I hope she will someday find someone to love and value, who loves and values her in the ways she needs. I pray that she takes time to find out who she is, what she needs, and what she has to give, before she makes a lifelong commitment to someone else. And if she finds such a person, I pray that she will tend that love as carefully as any gardener tends a garden.

I can’t pray for a life without adversity — because I don’t believe that’s possible to achieve — and so I pray, instead, that whatever form of adversity she confronts, she will have the inner strength to face it.

I pray for her that she may one day have children herself, but only if it’s her choice to do so. And if it is her choice, I pray that she may one day have a daughter who brings her as much joy as mine does.

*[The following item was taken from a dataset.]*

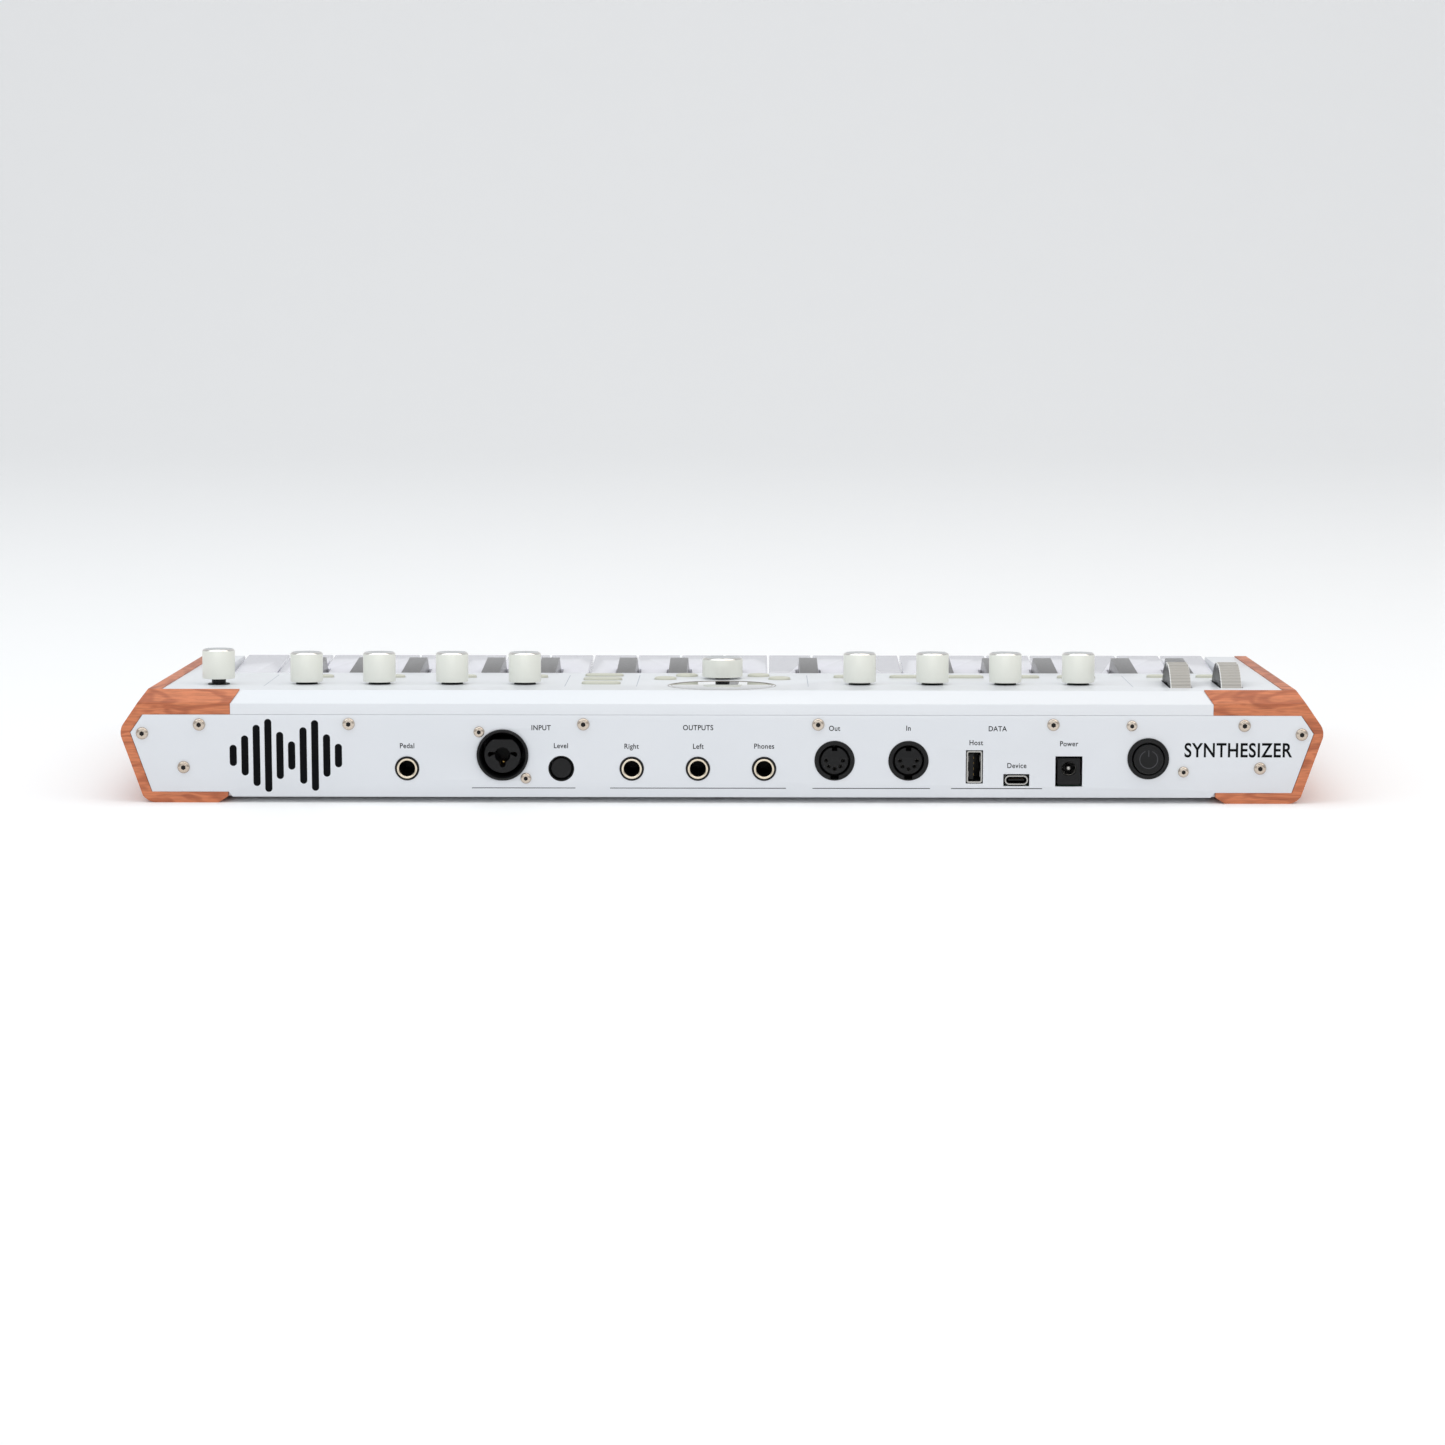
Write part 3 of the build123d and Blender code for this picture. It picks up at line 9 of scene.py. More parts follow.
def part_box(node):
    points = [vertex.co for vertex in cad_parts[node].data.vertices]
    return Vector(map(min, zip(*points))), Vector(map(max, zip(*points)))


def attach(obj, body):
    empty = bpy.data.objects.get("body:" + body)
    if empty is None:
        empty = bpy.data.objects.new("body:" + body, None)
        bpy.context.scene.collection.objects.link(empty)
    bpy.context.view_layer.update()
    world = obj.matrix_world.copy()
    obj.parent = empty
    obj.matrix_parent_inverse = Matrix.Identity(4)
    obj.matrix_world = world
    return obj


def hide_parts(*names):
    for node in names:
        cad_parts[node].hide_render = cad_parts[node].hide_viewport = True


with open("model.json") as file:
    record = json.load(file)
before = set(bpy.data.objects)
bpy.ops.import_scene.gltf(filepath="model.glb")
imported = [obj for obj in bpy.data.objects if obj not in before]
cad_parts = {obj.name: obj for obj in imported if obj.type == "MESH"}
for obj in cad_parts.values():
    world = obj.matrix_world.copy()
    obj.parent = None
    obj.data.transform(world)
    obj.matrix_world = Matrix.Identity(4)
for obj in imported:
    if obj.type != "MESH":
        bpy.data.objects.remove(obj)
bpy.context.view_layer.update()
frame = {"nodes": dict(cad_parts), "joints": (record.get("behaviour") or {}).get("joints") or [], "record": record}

# The looks of a compact stage synthesizer. Sizes are in millimetres and are turned
# into metres when a mesh is made. Places come from the frame: joints, mounts and boxes.
MM = 0.001
JOINTS = {joint["name"]: joint for joint in frame["joints"]}
MOUNTS = {mount["name"]: mount for mount in frame["record"]["mounts"]}
NORMAL = Vector(JOINTS["volume_knob_turn"]["axis"]).normalized()
PANEL_POINT = Vector(JOINTS["macro_knob_1_turn"]["pos_m"])
REAR_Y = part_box("rear_plate")[1].y
IN_PLACE = Matrix.Identity(4)
ROUND_STEPS = 64
SMOOTH_ANGLE = math.radians(33)
SHARP_ANGLE = 34
CAP_SHARP_ANGLE = 25
FLAT_ANGLE = math.radians(0.7)
WELD_DISTANCE = 2e-6
CURVE_WELD_DISTANCE = 1e-7
WHITE_KEYS = 22
BLACK_KEY_NODES = 3
MACRO_KNOBS = 8

# ------------------------------------------------------------------ sizes
KNOB_GAP = 1.0
KNOB_HEIGHT = 12.6
VOLUME_GAP = 2.5
ENCODER_GAP = 0.8
ENCODER_HEIGHT = 8.4
ENCODER_RADIUS = 8.7
KNOB_RADIUS = 6.9
KNOB_SHAFT_RADIUS = 3.0
KNOB_SHAFT_FOOT = -7.5
ENCODER_SHAFT_RADIUS = 3.1
ENCODER_SHAFT_FOOT = -4.8
BUTTON_TOP = 1.2
BUTTON_BASE = -2.6
BUTTON_FLANGE_LOW = BUTTON_BASE - 0.9
BUTTON_FLANGE_HIGH = BUTTON_BASE - 0.1
PILL_LENGTH = 16.6
PILL_WIDTH = 5.0
PILL_FLANGE = 0.8
ROUND_BUTTON_RADIUS = 4.75
ROUND_FLANGE_RADIUS = 5.5
WHEEL_RADIUS = 23.0
WHEEL_WIDTH = 8.7
WHEEL_RIBS = 80
WHEEL_RIB_DEPTH = 0.16
WHEEL_NOTCH_DEPTH = 2.2
WHEEL_HUB_RADIUS = 14.0
WHEEL_SIDE_RADIUS = 15.0
WHEEL_HUB_SINK = 0.4
AXLE_RADIUS = 2.0
DISPLAY_RADIUS = 23.0
DISPLAY_THICKNESS = 1.5
DISPLAY_LINE_WIDTH = 0.28
DISPLAY_LINE_INSETS = (0.05, 1.5)
SCREW_PROUD = 1.2
REAR_SHANK_RADIUS = 1.3
FLOOR_SHANK_RADIUS = 1.5
FLOOR_SCREW_RADIUS = 2.8
FLOOR_SCREW_SINK = 1.2
THREAD_PITCH = 0.8
LABEL_HEIGHT = 2.1
LABEL_PROUD = 0.02
PANEL_LINE_WIDTH = 0.28
PANEL_LINE_PROUD = 0.015
PANEL_LINE_XS = (193.9, 66.5, 36.1, -36.6, -173.9)
PANEL_LINE_DEPTHS = (24.0, 80.0)


# ------------------------------------------------------------- materials
DRIFT_SCALE = 22.0
BUMP_DISTANCE = 0.0002


def linear(red, green, blue):
    """A colour given as 0-255 screen values, as the shader's linear values, by the sRGB curve."""
    def channel(value):
        value /= 255
        return value / 12.92 if value <= 0.04045 else ((value + 0.055) / 1.055) ** 2.4
    return (channel(red), channel(green), channel(blue), 1.0)


def fill_inputs(node, values):
    """Sets the values of a node's own inputs."""
    for key, value in values.items():
        node.inputs[key].default_value = value


def start_material(name, metallic=0.0, coat=0.0, coat_roughness=0.1, sheen=0.0, specular=0.5):
    """A material with its shader, and makers for further nodes and links."""
    material = bpy.data.materials.new(name)
    material.use_nodes = True
    nodes = material.node_tree.nodes
    shader = nodes["Principled BSDF"]
    fill_inputs(shader, {
        "Metallic": metallic,
        "Coat Weight": coat,
        "Coat Roughness": coat_roughness,
        "Sheen Weight": sheen,
        "Specular IOR Level": specular,
    })

    def add(kind, inputs=None, **settings):
        node = nodes.new(kind)
        for key, value in settings.items():
            setattr(node, key, value)
        fill_inputs(node, inputs or {})
        return node

    return material, shader, add, material.node_tree.links.new


def gloss_and_bump(add, link, shader, pattern, gloss_range, bump):
    """Uneven gloss and fine relief from one noise pattern."""
    gloss = add("ShaderNodeMapRange", {"To Min": gloss_range[0], "To Max": gloss_range[1]})
    link(pattern.outputs["Fac"], gloss.inputs["Value"])
    link(gloss.outputs["Result"], shader.inputs["Roughness"])
    rise = add("ShaderNodeBump", {"Strength": bump, "Distance": BUMP_DISTANCE})
    link(pattern.outputs["Fac"], rise.inputs["Height"])
    link(rise.outputs["Normal"], shader.inputs["Normal"])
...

Amen.


  1. Lorelie, i keep reading your article “my letter for my daughter” again and again kase pareho tayo ng nasa sa loob being a parent, would you mind if i borrow some of your lines sa “my letter for my daughter”? i will going to use it sana sa ginagawa kong video para sa birthday ng anak ko, yun eh kung pwede lang naman. don’t have much time kase to think kung ano ano ang mga ilalagay ko letter  and sa video as well…. thank you very much for sharing your thoughts and your feelings, marami kaming napupulot na magagandang aral sa mga sine share mong article.  again thank you and more power.


    • Hi, Analiza. Thank you for reading my articles. Your words are truly music to my ears. 🙂

      Of course, I won’t mind you using some of the lines from this blog post, especially since it’s for a good cause. Let me be the first to greet your daughter a happy birthday. May she always know the depth of your love for her and the sacrifices you are willing to make to show her how she means to you.

      Good luck on your preparations!